__GIVEN PROBLEM__.
Write out exactly the lines between the line containing "spine = stem_spine()" and the line containing "obj.matrix_world = Matrix.Identity(4)", including both of those lines, and nothing more.
═════ DATA FOR THIS TASK
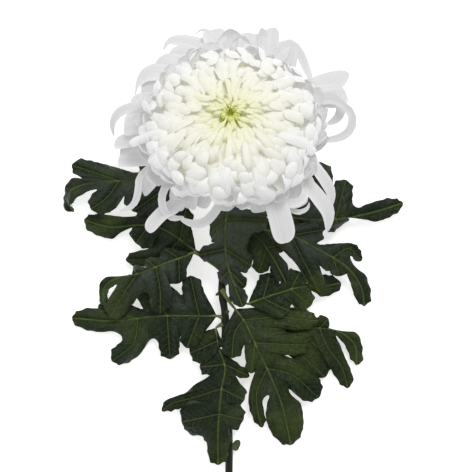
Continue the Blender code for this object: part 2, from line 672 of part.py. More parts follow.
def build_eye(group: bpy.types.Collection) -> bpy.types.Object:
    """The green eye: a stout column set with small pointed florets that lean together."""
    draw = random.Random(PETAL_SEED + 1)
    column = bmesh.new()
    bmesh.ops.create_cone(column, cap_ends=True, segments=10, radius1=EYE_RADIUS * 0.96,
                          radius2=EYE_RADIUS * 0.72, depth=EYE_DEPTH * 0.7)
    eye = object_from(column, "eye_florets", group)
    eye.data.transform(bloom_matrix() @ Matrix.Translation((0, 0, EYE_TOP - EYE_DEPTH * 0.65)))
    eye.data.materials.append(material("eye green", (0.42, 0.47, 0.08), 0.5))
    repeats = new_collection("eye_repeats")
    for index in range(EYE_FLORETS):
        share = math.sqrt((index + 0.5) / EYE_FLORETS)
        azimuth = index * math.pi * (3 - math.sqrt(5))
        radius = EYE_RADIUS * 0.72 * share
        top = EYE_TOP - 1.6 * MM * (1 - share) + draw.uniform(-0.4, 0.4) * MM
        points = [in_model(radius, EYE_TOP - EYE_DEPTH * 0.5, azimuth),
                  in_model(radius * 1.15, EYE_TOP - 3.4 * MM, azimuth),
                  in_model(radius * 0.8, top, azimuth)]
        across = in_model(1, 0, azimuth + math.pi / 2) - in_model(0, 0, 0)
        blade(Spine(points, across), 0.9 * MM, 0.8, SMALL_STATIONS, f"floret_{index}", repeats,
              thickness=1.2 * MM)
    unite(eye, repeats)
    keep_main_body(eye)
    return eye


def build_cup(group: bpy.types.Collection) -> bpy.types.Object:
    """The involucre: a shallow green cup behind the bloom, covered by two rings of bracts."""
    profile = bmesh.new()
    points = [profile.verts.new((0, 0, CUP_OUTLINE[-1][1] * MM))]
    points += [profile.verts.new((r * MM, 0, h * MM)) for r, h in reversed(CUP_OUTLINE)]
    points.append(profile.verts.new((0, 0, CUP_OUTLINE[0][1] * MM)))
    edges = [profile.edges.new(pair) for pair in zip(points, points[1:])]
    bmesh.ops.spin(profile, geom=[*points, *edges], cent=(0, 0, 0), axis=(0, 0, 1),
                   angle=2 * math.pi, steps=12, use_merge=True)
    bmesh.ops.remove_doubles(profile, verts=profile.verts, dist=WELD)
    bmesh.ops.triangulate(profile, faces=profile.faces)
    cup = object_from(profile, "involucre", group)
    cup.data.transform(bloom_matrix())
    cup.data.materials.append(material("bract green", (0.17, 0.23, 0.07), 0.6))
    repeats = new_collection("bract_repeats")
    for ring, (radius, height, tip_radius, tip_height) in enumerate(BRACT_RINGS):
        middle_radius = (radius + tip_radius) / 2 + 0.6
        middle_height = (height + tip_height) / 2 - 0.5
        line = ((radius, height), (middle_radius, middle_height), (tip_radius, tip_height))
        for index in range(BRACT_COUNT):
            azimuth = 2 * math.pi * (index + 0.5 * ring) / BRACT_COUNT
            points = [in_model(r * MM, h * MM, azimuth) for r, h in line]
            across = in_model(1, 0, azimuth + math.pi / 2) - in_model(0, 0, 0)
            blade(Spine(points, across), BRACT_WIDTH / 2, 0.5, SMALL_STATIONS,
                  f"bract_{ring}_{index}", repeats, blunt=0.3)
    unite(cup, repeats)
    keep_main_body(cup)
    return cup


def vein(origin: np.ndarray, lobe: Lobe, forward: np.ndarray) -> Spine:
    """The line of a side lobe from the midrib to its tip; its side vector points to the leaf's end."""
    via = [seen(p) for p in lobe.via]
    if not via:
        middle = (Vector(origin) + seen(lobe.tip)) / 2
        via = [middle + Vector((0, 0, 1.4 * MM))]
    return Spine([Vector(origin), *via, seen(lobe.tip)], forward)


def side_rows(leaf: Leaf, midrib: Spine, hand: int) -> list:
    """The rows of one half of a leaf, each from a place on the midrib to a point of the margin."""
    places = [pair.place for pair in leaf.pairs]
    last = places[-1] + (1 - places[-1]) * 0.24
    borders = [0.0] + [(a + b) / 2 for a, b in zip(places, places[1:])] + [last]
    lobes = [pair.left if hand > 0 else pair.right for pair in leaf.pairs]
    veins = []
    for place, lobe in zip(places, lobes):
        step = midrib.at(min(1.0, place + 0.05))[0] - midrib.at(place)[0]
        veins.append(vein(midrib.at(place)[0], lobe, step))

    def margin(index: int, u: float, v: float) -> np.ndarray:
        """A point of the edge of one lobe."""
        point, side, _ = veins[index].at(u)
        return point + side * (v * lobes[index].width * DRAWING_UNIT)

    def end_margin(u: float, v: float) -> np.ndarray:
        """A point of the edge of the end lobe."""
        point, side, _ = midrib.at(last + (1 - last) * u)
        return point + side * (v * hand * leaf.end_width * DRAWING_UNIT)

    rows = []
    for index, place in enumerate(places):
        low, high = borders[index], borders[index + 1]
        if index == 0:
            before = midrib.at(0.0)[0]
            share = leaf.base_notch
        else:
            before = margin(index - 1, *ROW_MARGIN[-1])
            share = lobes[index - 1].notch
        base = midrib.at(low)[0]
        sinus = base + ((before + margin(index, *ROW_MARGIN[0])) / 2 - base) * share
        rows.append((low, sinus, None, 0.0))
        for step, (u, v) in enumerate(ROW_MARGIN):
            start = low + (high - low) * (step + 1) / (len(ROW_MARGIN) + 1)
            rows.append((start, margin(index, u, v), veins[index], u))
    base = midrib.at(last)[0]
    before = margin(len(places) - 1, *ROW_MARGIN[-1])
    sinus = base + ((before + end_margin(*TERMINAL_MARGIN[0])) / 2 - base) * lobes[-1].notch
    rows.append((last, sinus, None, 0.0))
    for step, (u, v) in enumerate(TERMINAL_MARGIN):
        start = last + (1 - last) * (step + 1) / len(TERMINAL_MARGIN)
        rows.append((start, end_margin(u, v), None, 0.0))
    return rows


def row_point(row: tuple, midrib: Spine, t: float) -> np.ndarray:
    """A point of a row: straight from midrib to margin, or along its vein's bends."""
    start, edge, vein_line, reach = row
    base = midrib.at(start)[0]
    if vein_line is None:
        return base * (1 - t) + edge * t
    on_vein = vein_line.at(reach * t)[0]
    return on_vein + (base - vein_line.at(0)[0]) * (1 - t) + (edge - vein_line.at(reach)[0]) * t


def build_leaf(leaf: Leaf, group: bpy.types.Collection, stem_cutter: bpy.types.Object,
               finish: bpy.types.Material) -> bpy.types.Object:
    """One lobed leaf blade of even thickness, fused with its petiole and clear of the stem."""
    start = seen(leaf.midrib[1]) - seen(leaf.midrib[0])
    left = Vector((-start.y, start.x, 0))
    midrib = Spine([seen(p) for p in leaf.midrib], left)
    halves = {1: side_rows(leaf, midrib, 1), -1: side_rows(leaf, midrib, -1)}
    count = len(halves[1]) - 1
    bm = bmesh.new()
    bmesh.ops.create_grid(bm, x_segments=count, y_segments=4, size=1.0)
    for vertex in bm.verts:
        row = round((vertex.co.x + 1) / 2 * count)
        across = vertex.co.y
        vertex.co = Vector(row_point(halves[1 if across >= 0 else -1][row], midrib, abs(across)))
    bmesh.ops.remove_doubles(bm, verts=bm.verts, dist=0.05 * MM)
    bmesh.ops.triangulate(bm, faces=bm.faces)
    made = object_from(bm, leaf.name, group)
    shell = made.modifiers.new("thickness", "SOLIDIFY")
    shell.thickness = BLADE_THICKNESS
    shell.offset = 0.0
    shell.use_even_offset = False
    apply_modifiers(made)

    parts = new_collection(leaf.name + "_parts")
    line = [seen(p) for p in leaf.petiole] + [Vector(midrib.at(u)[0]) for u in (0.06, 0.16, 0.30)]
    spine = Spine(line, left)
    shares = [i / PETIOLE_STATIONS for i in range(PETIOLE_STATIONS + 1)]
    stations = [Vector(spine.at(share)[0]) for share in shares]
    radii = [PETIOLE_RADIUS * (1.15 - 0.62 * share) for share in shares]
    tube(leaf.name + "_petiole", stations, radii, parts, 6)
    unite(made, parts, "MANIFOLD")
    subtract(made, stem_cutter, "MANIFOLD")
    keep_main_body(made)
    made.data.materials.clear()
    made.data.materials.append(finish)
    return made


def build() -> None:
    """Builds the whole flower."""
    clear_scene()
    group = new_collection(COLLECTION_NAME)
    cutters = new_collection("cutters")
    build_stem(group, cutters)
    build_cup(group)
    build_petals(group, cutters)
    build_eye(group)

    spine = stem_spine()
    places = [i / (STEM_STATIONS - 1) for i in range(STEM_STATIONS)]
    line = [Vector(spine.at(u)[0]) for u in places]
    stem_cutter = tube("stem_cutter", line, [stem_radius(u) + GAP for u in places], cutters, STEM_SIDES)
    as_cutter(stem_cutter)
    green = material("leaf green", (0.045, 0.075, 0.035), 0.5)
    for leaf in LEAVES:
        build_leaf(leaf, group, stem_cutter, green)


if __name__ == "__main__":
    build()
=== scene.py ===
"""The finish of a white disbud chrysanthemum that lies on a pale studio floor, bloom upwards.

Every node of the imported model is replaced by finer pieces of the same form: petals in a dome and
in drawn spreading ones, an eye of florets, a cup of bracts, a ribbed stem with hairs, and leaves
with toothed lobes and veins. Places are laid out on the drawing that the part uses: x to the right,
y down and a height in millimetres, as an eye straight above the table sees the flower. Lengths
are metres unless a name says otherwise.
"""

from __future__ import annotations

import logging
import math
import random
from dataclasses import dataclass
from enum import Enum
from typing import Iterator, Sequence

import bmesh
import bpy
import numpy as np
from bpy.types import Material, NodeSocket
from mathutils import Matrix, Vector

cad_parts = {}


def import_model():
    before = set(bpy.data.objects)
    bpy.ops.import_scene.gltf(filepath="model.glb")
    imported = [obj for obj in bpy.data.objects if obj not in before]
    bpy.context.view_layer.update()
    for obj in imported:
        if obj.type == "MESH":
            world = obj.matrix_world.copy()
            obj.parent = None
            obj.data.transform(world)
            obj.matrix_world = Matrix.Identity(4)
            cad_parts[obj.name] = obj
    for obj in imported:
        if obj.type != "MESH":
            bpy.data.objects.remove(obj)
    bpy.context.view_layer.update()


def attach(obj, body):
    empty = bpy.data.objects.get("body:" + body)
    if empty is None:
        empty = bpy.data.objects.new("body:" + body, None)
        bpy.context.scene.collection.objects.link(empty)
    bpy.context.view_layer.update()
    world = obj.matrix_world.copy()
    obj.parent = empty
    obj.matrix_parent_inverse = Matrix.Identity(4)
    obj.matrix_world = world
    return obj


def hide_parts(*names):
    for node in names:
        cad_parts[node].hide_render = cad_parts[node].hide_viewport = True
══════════
═════ DATA FOR THIS TASK
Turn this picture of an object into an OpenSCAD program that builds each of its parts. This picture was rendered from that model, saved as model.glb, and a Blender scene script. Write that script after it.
══════════
═════ DATA FOR THIS TASK
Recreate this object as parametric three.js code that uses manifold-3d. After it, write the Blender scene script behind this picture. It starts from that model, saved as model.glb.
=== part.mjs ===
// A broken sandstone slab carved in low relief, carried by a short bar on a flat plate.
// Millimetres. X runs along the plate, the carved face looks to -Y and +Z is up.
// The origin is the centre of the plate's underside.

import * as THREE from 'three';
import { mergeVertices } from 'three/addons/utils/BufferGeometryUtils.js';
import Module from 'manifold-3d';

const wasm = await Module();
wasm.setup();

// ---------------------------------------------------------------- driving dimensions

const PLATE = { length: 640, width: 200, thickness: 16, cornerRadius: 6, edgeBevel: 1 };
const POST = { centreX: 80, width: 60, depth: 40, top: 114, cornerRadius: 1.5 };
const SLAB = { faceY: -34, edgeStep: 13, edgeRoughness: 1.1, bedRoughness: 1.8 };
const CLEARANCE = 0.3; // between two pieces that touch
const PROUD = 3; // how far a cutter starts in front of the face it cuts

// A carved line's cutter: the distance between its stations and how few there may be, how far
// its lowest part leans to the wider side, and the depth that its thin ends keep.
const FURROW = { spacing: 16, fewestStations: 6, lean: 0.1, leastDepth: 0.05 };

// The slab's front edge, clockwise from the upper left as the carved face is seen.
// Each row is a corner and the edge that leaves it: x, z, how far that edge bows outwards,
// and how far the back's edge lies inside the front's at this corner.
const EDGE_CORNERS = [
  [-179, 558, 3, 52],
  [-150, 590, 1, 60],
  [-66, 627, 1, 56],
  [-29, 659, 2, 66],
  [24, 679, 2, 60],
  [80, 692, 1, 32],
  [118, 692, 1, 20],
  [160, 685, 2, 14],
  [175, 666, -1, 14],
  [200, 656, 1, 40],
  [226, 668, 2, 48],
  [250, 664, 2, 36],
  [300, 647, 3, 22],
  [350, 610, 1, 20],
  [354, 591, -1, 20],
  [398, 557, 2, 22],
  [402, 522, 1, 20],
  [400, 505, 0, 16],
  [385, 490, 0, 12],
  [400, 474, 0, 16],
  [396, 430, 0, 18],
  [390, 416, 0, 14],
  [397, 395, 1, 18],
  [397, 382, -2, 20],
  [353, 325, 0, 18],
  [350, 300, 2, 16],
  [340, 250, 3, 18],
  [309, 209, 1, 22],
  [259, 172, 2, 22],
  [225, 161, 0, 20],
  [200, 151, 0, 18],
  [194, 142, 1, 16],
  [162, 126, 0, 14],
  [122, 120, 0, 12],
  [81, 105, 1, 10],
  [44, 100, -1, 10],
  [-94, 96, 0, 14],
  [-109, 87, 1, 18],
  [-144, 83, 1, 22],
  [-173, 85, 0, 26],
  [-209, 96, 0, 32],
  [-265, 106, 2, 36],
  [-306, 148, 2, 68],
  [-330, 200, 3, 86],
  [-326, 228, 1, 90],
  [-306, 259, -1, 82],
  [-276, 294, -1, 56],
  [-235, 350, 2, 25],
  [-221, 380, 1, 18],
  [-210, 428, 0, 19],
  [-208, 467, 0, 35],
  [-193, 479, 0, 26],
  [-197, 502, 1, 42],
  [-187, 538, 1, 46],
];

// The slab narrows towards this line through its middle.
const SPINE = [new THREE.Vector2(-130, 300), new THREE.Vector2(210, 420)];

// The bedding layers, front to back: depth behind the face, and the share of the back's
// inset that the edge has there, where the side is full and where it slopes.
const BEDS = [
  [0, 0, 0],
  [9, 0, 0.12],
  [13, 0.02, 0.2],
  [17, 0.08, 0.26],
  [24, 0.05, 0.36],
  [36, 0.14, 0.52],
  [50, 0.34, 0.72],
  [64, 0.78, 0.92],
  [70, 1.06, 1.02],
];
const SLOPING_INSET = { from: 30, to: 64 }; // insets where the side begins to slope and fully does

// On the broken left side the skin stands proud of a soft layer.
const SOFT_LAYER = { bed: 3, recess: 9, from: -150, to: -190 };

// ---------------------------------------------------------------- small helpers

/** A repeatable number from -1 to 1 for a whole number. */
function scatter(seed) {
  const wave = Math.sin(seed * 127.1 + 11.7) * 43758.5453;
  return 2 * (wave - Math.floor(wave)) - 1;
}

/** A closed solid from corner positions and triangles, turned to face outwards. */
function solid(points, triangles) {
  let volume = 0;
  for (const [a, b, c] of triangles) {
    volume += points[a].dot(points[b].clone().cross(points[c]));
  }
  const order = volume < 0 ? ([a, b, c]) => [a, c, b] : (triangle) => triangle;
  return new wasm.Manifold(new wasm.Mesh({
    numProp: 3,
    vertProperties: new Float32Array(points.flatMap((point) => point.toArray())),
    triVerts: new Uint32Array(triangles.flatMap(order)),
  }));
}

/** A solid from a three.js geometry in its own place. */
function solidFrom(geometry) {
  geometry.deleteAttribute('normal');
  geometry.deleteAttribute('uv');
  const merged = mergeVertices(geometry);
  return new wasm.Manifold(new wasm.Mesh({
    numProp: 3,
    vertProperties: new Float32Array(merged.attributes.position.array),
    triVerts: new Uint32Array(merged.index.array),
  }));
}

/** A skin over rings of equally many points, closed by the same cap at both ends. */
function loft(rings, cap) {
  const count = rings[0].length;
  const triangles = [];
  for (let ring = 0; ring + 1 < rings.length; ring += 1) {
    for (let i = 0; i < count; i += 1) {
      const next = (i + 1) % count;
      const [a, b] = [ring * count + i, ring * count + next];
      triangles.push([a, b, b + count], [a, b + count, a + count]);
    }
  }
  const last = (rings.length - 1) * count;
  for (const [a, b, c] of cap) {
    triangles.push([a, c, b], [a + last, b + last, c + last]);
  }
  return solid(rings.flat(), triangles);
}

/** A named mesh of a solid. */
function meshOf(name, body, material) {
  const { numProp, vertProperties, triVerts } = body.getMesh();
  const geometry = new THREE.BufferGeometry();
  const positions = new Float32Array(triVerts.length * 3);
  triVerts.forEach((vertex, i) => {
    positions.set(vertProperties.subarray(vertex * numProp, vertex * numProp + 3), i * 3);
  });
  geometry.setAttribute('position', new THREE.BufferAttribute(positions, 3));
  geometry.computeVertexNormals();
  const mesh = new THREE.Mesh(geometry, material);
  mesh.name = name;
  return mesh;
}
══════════
__EXERCISE SOLUTION__.
    spine = stem_spine()
    places = [i / (STEM_STATIONS - 1) for i in range(STEM_STATIONS)]
    line = [Vector(spine.at(u)[0]) for u in places]
    stem_cutter = tube("stem_cutter", line, [stem_radius(u) + GAP for u in places], cutters, STEM_SIDES)
    as_cutter(stem_cutter)
    green = material("leaf green", (0.045, 0.075, 0.035), 0.5)
    for leaf in LEAVES:
        build_leaf(leaf, group, stem_cutter, green)


if __name__ == "__main__":
    build()
=== scene.py ===
"""The finish of a white disbud chrysanthemum that lies on a pale studio floor, bloom upwards.

Every node of the imported model is replaced by finer pieces of the same form: petals in a dome and
in drawn spreading ones, an eye of florets, a cup of bracts, a ribbed stem with hairs, and leaves
with toothed lobes and veins. Places are laid out on the drawing that the part uses: x to the right,
y down and a height in millimetres, as an eye straight above the table sees the flower. Lengths
are metres unless a name says otherwise.
"""

from __future__ import annotations

import logging
import math
import random
from dataclasses import dataclass
from enum import Enum
from typing import Iterator, Sequence

import bmesh
import bpy
import numpy as np
from bpy.types import Material, NodeSocket
from mathutils import Matrix, Vector

cad_parts = {}


def import_model():
    before = set(bpy.data.objects)
    bpy.ops.import_scene.gltf(filepath="model.glb")
    imported = [obj for obj in bpy.data.objects if obj not in before]
    bpy.context.view_layer.update()
    for obj in imported:
        if obj.type == "MESH":
            world = obj.matrix_world.copy()
            obj.parent = None
            obj.data.transform(world)
            obj.matrix_world = Matrix.Identity(4)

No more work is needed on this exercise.